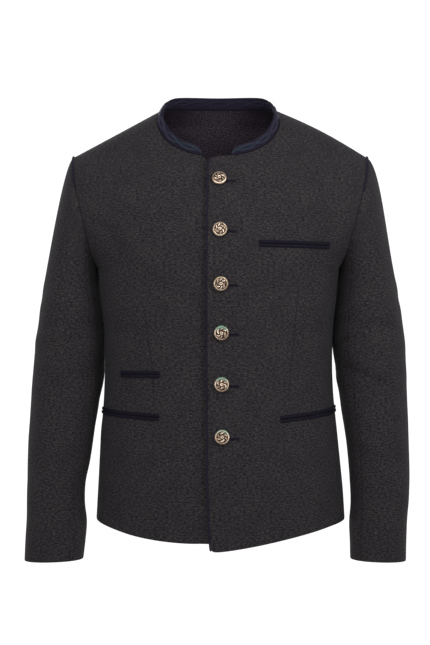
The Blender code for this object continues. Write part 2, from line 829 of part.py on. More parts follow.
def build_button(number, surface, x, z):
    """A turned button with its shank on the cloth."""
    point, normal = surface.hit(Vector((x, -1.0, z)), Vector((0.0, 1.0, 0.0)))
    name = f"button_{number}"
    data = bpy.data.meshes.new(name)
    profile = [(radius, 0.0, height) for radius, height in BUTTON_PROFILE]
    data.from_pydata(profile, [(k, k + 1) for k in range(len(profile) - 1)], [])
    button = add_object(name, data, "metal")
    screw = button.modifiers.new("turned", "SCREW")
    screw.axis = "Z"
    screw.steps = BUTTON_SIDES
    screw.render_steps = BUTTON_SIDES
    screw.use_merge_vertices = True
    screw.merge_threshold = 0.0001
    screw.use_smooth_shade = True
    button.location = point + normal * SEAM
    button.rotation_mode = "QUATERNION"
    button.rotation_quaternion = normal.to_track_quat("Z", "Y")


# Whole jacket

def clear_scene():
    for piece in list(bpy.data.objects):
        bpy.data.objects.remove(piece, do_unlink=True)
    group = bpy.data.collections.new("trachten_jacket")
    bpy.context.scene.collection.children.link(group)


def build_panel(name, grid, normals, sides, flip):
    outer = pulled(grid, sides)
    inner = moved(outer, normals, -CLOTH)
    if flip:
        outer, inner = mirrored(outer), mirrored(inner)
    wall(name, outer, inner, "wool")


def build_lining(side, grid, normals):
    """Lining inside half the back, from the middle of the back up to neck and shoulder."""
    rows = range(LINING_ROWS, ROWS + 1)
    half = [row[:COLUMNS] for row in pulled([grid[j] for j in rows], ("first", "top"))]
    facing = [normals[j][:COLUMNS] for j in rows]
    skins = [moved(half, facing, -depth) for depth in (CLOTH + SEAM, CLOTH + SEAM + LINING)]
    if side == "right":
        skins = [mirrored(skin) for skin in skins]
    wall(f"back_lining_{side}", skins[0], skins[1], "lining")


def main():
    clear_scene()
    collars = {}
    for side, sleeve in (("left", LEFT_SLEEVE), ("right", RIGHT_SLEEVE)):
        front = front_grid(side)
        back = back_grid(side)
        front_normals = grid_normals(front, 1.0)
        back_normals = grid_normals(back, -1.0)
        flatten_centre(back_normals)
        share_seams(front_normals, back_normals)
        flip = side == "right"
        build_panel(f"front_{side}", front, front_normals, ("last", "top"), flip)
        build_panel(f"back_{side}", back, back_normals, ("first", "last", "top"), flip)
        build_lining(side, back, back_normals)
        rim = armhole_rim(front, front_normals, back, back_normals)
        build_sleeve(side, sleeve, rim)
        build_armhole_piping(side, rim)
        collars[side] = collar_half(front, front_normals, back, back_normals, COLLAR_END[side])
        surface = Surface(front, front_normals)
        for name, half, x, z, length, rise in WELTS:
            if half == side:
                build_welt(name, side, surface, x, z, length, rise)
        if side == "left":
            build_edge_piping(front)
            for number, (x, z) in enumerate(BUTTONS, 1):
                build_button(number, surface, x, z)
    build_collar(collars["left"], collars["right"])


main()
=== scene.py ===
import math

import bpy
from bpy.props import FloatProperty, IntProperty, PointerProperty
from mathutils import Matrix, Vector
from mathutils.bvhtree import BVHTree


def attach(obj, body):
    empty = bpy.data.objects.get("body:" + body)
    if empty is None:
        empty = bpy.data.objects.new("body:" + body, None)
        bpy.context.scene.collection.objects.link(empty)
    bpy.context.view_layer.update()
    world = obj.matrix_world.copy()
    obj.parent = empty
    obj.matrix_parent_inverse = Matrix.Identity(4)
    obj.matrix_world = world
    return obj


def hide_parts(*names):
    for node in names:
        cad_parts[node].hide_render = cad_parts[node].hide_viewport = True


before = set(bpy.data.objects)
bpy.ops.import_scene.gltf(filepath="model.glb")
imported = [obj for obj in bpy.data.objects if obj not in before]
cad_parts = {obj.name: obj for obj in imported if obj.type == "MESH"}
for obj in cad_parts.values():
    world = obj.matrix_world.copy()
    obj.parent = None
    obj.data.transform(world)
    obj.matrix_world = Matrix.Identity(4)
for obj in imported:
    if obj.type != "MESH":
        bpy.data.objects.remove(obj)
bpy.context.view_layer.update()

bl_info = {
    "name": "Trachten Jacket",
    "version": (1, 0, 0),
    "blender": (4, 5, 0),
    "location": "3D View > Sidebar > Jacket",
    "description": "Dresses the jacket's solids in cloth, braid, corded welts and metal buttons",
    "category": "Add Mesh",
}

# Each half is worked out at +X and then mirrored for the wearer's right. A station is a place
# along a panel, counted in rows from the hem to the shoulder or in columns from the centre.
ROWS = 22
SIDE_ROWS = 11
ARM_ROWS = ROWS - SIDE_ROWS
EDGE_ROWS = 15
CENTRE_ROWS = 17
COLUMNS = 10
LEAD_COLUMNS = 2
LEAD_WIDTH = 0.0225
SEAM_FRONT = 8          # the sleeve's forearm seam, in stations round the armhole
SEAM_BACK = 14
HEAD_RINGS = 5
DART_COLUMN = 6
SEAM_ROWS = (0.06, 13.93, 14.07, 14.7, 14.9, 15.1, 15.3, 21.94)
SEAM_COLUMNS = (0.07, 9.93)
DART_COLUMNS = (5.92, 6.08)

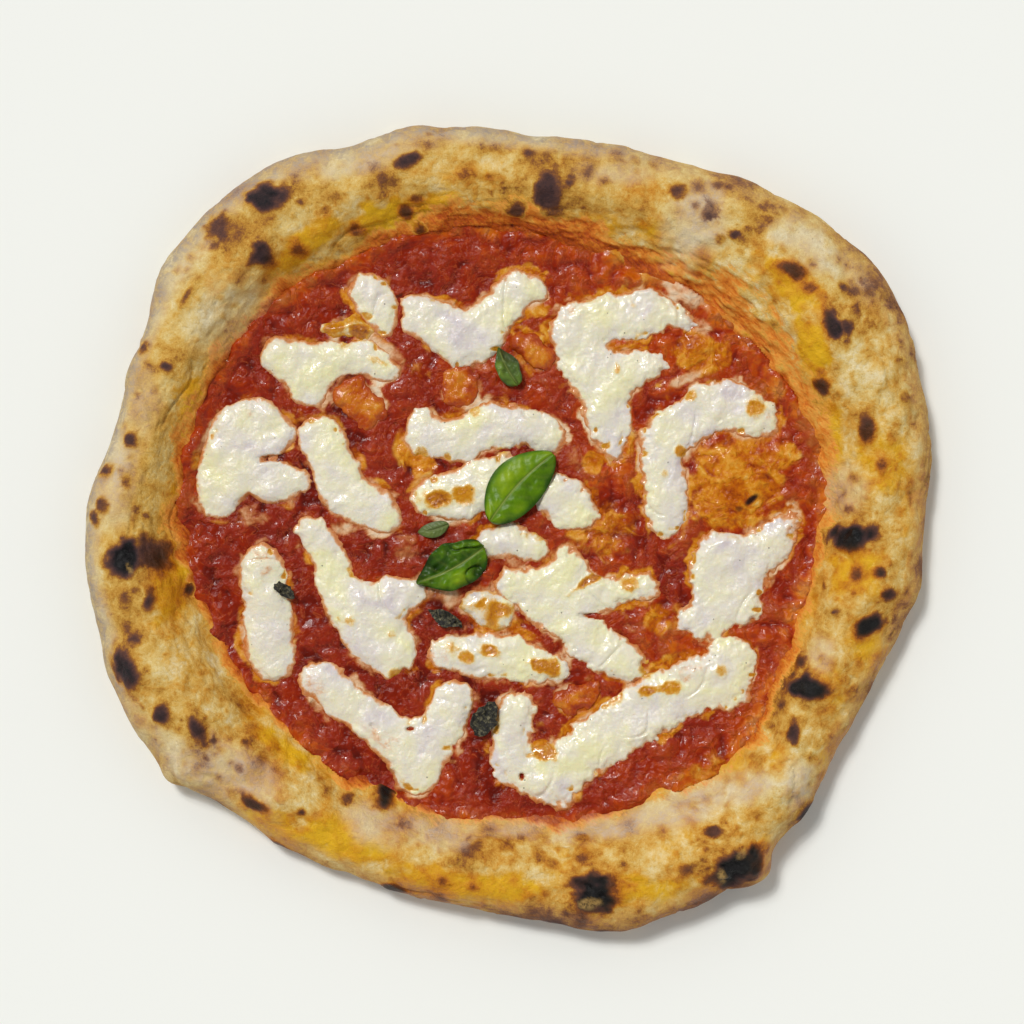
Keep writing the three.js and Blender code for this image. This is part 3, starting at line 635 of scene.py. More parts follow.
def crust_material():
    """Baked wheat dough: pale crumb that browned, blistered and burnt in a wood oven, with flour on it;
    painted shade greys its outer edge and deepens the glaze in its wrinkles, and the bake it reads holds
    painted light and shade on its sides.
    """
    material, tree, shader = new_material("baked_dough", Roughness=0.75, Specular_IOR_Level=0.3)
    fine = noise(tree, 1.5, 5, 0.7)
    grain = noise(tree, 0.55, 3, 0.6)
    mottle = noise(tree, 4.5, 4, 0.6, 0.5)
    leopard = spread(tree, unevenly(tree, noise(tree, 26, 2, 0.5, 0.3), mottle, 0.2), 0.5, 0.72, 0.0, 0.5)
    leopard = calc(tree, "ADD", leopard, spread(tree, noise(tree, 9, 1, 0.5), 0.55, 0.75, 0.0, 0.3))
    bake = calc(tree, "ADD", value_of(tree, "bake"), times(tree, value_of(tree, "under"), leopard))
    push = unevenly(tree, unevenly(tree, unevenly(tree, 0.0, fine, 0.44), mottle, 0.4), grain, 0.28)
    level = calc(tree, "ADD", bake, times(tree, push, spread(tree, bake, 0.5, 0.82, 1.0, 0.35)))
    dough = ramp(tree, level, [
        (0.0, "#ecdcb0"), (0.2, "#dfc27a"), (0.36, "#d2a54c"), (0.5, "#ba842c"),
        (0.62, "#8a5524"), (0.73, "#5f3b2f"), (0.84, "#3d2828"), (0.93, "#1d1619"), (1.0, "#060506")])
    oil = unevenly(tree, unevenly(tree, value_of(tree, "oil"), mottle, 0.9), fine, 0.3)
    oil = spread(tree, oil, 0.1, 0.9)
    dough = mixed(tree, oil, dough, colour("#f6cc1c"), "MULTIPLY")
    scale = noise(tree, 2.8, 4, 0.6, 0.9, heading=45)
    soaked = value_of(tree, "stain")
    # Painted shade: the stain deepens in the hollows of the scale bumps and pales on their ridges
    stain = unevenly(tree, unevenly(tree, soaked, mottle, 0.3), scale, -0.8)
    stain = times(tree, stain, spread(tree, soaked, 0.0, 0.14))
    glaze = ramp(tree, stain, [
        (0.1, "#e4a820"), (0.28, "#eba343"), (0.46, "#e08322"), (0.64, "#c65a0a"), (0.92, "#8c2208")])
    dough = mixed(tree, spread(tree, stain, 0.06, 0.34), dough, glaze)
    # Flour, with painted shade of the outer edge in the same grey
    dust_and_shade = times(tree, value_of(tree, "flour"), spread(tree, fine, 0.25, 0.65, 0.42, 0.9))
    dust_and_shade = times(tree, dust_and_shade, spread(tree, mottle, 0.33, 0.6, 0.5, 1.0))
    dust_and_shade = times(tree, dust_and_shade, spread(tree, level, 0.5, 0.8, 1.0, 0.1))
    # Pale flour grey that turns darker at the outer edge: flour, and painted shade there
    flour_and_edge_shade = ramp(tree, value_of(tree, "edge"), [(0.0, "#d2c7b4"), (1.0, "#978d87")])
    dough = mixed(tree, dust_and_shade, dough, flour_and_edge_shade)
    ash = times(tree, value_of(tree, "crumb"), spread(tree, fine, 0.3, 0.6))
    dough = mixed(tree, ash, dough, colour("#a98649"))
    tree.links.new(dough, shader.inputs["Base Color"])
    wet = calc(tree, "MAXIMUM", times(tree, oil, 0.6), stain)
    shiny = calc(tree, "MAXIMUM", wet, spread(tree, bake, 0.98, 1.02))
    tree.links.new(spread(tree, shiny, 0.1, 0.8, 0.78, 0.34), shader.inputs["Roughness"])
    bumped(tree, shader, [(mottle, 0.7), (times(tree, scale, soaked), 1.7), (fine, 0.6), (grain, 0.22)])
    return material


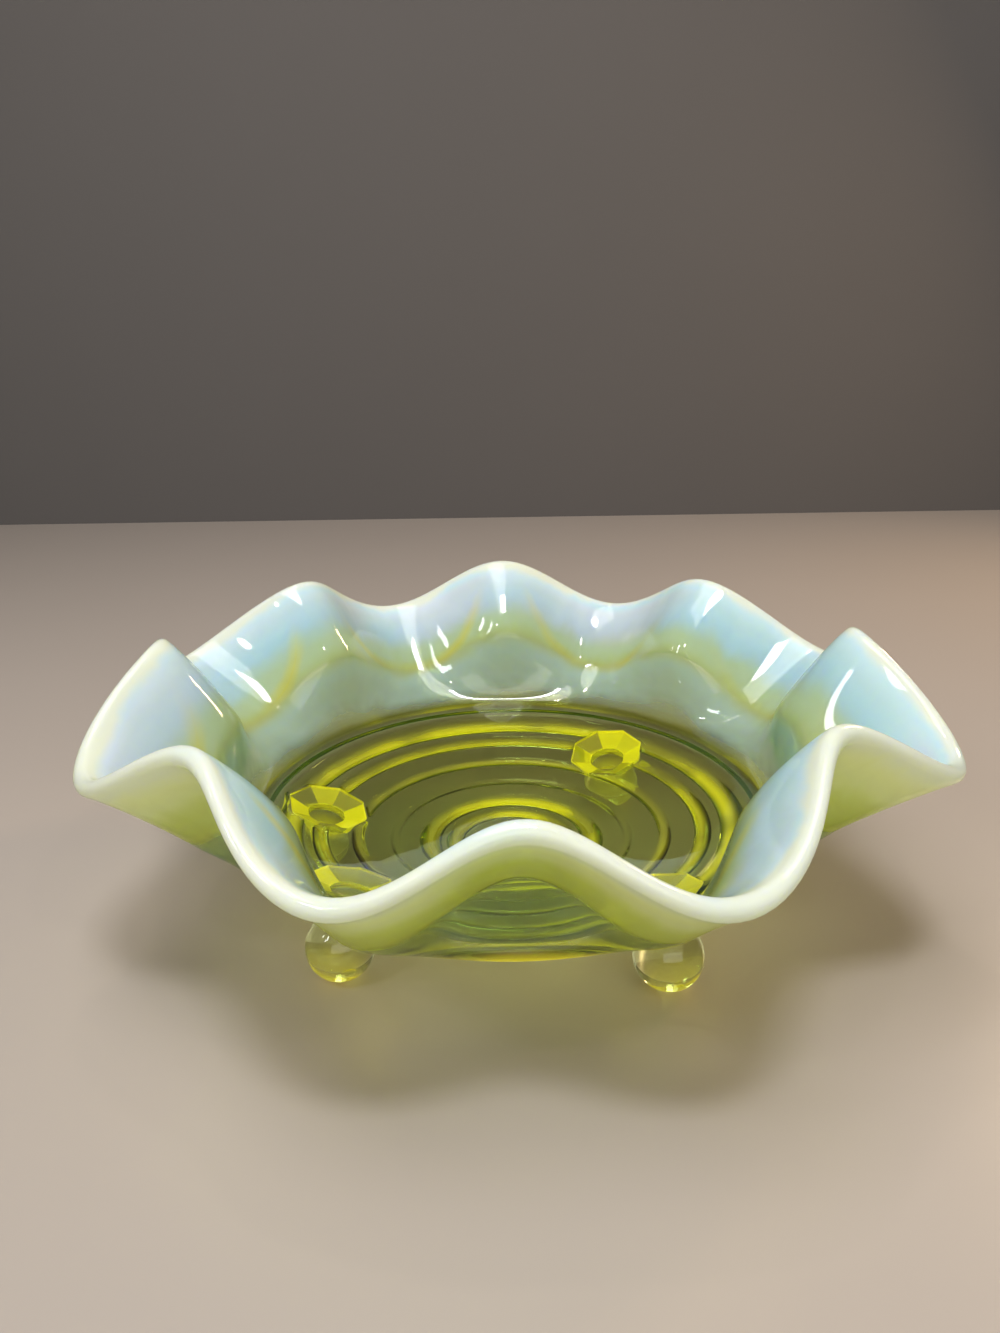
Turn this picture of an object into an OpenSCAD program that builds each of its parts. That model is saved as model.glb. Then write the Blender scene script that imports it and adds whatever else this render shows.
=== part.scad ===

## To do
Provide an exact reproduction of only those lines that start at the line containing "surface = Surface(front, front_normals)" and end at the line containing "in imported if", inclusive.

## Answer to the problem
        surface = Surface(front, front_normals)
        for name, half, x, z, length, rise in WELTS:
            if half == side:
                build_welt(name, side, surface, x, z, length, rise)
        if side == "left":
            build_edge_piping(front)
            for number, (x, z) in enumerate(BUTTONS, 1):
                build_button(number, surface, x, z)
    build_collar(collars["left"], collars["right"])


main()
=== scene.py ===
import math

import bpy
from bpy.props import FloatProperty, IntProperty, PointerProperty
from mathutils import Matrix, Vector
from mathutils.bvhtree import BVHTree


def attach(obj, body):
    empty = bpy.data.objects.get("body:" + body)
    if empty is None:
        empty = bpy.data.objects.new("body:" + body, None)
        bpy.context.scene.collection.objects.link(empty)
    bpy.context.view_layer.update()
    world = obj.matrix_world.copy()
    obj.parent = empty
    obj.matrix_parent_inverse = Matrix.Identity(4)
    obj.matrix_world = world
    return obj


def hide_parts(*names):
    for node in names:
        cad_parts[node].hide_render = cad_parts[node].hide_viewport = True


before = set(bpy.data.objects)
bpy.ops.import_scene.gltf(filepath="model.glb")
imported = [obj for obj in bpy.data.objects if obj not in before]
cad_parts = {obj.name: obj for obj in imported if obj.type == "MESH"}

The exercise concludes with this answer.